Data in this exercise:
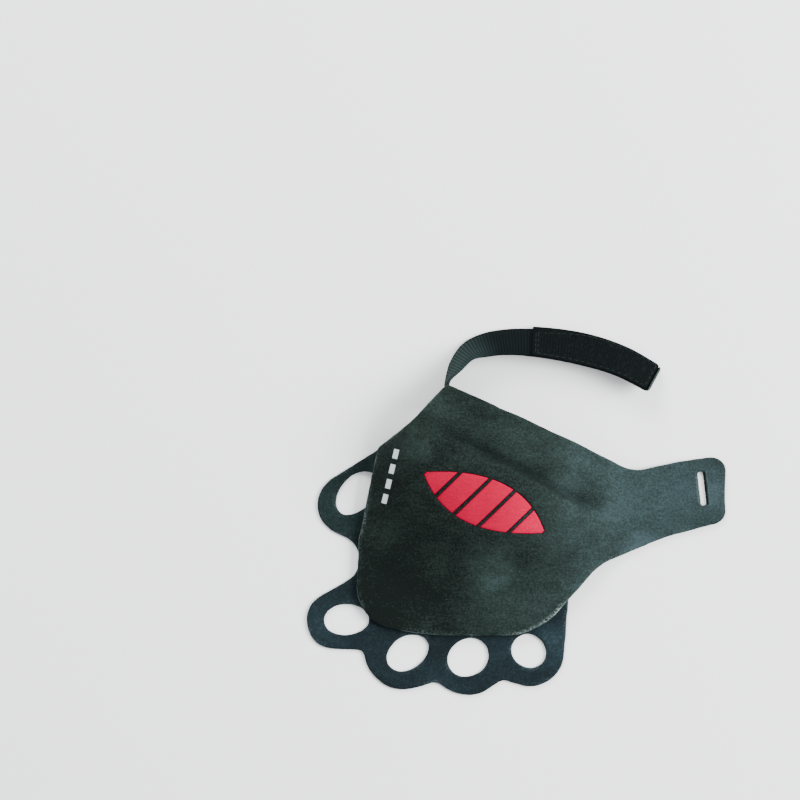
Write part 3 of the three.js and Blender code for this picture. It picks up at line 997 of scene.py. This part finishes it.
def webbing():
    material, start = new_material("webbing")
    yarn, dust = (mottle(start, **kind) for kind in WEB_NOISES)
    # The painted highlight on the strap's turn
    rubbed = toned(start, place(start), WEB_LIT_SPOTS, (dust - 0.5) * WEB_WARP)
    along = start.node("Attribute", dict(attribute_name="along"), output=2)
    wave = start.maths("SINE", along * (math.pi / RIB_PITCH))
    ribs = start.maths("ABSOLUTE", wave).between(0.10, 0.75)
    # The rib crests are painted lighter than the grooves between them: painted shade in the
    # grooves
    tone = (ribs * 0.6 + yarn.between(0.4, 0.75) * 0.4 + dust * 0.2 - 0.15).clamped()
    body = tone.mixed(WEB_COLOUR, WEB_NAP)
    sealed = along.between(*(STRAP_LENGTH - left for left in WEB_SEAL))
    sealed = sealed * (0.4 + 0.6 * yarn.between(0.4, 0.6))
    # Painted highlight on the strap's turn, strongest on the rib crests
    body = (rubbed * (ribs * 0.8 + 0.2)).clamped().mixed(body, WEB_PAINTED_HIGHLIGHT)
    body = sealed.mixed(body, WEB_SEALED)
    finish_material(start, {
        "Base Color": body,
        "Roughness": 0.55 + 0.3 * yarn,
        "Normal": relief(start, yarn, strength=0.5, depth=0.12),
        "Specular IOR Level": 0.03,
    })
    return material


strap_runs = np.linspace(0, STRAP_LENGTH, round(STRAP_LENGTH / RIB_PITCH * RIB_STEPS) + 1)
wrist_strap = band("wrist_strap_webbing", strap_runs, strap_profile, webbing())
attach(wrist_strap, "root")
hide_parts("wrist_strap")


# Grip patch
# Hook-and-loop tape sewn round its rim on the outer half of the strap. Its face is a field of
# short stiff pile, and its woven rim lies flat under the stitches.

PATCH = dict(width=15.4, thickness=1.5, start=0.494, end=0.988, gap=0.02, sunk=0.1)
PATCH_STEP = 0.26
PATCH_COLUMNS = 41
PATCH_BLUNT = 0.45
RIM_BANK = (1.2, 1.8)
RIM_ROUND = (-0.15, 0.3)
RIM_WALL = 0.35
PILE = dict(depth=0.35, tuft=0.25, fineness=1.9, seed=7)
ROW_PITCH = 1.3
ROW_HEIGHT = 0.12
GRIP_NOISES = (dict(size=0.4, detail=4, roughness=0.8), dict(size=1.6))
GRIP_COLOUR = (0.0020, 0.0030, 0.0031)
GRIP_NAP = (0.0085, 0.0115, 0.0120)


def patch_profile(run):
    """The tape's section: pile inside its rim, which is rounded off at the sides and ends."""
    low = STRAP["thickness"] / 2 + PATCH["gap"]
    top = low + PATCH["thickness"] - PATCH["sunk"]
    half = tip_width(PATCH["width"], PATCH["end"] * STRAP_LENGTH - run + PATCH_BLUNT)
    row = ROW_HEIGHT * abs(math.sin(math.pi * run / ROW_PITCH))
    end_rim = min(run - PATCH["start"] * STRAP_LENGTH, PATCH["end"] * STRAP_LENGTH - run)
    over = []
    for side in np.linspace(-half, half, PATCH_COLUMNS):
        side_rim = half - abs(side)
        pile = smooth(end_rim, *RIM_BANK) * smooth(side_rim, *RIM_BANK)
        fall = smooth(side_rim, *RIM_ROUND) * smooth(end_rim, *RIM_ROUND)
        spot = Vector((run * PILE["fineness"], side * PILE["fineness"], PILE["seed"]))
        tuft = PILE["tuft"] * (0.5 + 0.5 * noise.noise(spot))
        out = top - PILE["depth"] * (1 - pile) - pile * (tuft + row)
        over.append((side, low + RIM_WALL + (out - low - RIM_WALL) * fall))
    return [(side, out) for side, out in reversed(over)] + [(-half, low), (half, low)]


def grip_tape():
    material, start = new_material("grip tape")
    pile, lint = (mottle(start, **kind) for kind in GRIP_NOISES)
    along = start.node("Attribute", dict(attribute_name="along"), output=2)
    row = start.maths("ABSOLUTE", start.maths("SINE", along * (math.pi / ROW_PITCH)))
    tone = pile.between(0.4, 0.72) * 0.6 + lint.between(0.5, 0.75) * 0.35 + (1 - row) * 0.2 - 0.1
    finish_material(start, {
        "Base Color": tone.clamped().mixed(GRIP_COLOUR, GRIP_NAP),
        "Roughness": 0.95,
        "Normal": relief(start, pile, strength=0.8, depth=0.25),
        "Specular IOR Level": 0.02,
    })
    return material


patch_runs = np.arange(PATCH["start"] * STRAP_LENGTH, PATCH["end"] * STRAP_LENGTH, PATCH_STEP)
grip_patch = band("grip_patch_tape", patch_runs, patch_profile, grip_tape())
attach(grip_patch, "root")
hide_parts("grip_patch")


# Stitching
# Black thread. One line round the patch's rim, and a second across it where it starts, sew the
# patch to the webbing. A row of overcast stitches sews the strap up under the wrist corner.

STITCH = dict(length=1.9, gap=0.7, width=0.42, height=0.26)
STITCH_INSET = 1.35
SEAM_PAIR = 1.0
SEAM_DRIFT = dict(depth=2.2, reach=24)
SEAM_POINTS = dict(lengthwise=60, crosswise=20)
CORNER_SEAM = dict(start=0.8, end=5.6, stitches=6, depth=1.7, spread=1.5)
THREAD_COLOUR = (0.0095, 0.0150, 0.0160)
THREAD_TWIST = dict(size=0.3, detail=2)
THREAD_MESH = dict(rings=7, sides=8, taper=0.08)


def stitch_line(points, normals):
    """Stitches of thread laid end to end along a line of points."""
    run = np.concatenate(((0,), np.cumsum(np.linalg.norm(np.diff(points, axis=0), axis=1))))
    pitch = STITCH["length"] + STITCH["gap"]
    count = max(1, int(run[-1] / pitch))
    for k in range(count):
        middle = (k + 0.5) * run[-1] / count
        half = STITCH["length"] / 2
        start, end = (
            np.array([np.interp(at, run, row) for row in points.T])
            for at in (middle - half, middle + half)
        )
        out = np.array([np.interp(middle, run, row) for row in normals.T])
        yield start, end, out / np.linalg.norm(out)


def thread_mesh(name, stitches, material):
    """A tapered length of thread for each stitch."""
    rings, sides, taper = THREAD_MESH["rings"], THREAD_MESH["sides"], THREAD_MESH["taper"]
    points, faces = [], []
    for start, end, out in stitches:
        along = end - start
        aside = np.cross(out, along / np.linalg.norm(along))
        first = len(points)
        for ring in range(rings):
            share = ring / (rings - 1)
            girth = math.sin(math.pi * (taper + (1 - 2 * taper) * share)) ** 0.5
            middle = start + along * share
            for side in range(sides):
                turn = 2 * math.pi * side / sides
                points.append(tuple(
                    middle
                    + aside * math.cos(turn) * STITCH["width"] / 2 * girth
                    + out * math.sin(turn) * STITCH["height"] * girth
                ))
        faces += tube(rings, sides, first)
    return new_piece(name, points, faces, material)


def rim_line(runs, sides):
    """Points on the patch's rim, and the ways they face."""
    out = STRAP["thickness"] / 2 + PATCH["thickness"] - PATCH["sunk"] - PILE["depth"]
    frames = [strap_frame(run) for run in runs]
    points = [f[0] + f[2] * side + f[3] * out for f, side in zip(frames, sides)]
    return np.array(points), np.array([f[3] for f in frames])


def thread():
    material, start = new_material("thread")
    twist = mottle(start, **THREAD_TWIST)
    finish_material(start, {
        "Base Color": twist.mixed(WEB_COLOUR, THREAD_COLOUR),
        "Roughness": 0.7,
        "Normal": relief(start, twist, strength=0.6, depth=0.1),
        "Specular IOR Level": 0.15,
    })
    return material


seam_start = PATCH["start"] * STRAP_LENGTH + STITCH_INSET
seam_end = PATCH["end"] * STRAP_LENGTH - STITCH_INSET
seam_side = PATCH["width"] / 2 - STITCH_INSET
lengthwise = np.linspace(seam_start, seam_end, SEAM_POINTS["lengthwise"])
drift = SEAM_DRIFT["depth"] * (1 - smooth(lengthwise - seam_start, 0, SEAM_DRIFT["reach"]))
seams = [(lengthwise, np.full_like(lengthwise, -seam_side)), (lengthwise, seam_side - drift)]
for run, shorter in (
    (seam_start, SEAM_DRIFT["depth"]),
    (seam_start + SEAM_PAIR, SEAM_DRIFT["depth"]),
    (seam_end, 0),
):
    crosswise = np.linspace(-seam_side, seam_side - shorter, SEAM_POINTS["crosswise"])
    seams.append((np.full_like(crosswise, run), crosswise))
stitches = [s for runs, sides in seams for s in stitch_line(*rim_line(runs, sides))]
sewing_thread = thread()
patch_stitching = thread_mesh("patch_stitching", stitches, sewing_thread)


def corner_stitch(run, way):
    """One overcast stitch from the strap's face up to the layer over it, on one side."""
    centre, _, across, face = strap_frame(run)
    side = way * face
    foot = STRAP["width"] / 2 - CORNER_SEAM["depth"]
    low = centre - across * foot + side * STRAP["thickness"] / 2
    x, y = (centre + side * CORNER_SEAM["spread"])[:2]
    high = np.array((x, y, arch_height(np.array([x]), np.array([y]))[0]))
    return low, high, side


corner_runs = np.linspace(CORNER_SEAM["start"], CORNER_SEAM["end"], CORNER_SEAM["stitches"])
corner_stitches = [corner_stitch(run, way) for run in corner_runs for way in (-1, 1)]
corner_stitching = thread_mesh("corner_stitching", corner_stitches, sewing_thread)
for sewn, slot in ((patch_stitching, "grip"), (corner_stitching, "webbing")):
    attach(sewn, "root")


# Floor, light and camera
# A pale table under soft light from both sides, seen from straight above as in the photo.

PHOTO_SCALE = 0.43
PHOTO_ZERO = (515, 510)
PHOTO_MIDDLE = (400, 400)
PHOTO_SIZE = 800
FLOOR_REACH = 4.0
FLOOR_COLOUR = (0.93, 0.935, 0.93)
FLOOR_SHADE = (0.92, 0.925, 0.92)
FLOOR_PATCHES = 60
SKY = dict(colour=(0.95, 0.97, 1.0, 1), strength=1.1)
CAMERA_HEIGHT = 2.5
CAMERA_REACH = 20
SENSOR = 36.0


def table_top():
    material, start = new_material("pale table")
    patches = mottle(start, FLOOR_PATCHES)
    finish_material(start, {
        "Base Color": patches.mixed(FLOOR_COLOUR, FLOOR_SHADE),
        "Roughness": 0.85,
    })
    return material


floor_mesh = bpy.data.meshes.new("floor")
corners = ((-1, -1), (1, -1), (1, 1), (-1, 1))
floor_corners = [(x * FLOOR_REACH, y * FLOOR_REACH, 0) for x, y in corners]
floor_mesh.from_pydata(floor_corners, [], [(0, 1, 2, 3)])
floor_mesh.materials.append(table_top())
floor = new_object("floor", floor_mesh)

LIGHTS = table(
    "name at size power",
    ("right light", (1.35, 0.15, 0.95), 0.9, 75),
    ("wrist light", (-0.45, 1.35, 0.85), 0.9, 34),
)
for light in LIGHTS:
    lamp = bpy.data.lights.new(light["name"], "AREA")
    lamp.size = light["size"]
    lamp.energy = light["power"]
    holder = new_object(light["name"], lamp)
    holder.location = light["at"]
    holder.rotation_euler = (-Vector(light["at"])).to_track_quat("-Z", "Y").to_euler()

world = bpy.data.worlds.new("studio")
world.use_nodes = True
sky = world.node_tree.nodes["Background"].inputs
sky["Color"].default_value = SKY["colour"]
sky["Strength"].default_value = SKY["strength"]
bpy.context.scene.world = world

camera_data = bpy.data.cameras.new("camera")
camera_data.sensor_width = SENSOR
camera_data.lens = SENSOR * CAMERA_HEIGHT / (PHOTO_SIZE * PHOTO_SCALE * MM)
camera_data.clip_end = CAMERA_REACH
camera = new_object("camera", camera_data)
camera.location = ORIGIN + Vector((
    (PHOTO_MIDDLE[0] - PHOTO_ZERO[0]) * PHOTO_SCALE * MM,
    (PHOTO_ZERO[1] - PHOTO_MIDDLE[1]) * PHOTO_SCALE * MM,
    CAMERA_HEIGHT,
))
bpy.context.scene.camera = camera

...

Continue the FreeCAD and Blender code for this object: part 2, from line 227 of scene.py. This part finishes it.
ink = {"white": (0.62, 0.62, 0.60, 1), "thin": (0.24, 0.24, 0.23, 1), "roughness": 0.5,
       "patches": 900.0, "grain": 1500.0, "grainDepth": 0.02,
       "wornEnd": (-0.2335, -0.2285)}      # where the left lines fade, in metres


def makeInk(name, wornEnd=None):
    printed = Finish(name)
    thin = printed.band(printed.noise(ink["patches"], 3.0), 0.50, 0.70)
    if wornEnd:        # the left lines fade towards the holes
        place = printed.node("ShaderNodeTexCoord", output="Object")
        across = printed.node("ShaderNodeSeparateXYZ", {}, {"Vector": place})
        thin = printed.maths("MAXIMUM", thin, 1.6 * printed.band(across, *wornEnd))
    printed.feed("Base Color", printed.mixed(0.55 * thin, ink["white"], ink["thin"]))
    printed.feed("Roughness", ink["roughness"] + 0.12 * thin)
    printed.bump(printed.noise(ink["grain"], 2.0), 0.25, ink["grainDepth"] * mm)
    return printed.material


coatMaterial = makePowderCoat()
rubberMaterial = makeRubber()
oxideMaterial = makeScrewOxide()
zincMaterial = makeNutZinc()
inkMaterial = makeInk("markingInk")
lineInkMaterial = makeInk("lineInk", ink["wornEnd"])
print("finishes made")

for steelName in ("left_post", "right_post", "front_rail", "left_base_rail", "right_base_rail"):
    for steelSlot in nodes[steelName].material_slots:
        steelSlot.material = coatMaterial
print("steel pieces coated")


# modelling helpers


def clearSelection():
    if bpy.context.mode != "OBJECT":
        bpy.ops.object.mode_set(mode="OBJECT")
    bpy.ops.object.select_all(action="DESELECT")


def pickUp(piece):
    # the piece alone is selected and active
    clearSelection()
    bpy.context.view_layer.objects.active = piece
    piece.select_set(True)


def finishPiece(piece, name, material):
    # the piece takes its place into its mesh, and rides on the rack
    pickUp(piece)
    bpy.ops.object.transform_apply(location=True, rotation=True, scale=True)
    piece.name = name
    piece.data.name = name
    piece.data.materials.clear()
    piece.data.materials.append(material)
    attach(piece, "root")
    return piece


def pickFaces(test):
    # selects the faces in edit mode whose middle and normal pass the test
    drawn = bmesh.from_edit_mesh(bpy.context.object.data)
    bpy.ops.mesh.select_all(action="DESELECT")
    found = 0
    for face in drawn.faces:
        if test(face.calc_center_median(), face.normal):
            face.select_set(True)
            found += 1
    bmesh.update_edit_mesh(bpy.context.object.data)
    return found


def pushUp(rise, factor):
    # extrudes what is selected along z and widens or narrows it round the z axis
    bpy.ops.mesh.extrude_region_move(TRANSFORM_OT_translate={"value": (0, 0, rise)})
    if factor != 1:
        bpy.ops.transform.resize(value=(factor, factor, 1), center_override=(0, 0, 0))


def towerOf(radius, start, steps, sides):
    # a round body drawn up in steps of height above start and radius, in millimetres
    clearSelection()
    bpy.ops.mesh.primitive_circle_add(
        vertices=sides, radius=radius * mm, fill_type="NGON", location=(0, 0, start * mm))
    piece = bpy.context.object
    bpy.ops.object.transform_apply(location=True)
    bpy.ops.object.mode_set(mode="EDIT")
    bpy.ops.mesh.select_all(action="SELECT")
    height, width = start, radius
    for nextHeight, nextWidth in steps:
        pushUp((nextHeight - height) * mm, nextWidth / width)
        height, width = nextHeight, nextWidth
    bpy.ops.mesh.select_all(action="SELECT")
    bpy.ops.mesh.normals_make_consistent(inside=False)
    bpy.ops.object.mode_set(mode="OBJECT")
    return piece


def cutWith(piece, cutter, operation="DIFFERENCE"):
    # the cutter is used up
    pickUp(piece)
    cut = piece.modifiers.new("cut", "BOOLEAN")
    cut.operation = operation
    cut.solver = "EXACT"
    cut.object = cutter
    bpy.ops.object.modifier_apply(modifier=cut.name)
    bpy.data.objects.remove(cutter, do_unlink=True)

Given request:
Write out again only the lines from the line containing "Write part 3" through the line containing "# short stiff", both included, exactly as they are.

Completed task:
Write part 3 of the three.js and Blender code for this picture. It picks up at line 997 of scene.py. This part finishes it.
def webbing():
    material, start = new_material("webbing")
    yarn, dust = (mottle(start, **kind) for kind in WEB_NOISES)
    # The painted highlight on the strap's turn
    rubbed = toned(start, place(start), WEB_LIT_SPOTS, (dust - 0.5) * WEB_WARP)
    along = start.node("Attribute", dict(attribute_name="along"), output=2)
    wave = start.maths("SINE", along * (math.pi / RIB_PITCH))
    ribs = start.maths("ABSOLUTE", wave).between(0.10, 0.75)
    # The rib crests are painted lighter than the grooves between them: painted shade in the
    # grooves
    tone = (ribs * 0.6 + yarn.between(0.4, 0.75) * 0.4 + dust * 0.2 - 0.15).clamped()
    body = tone.mixed(WEB_COLOUR, WEB_NAP)
    sealed = along.between(*(STRAP_LENGTH - left for left in WEB_SEAL))
    sealed = sealed * (0.4 + 0.6 * yarn.between(0.4, 0.6))
    # Painted highlight on the strap's turn, strongest on the rib crests
    body = (rubbed * (ribs * 0.8 + 0.2)).clamped().mixed(body, WEB_PAINTED_HIGHLIGHT)
    body = sealed.mixed(body, WEB_SEALED)
    finish_material(start, {
        "Base Color": body,
        "Roughness": 0.55 + 0.3 * yarn,
        "Normal": relief(start, yarn, strength=0.5, depth=0.12),
        "Specular IOR Level": 0.03,
    })
    return material


strap_runs = np.linspace(0, STRAP_LENGTH, round(STRAP_LENGTH / RIB_PITCH * RIB_STEPS) + 1)
wrist_strap = band("wrist_strap_webbing", strap_runs, strap_profile, webbing())
attach(wrist_strap, "root")
hide_parts("wrist_strap")


# Grip patch
# Hook-and-loop tape sewn round its rim on the outer half of the strap. Its face is a field of
# short stiff pile, and its woven rim lies flat under the stitches.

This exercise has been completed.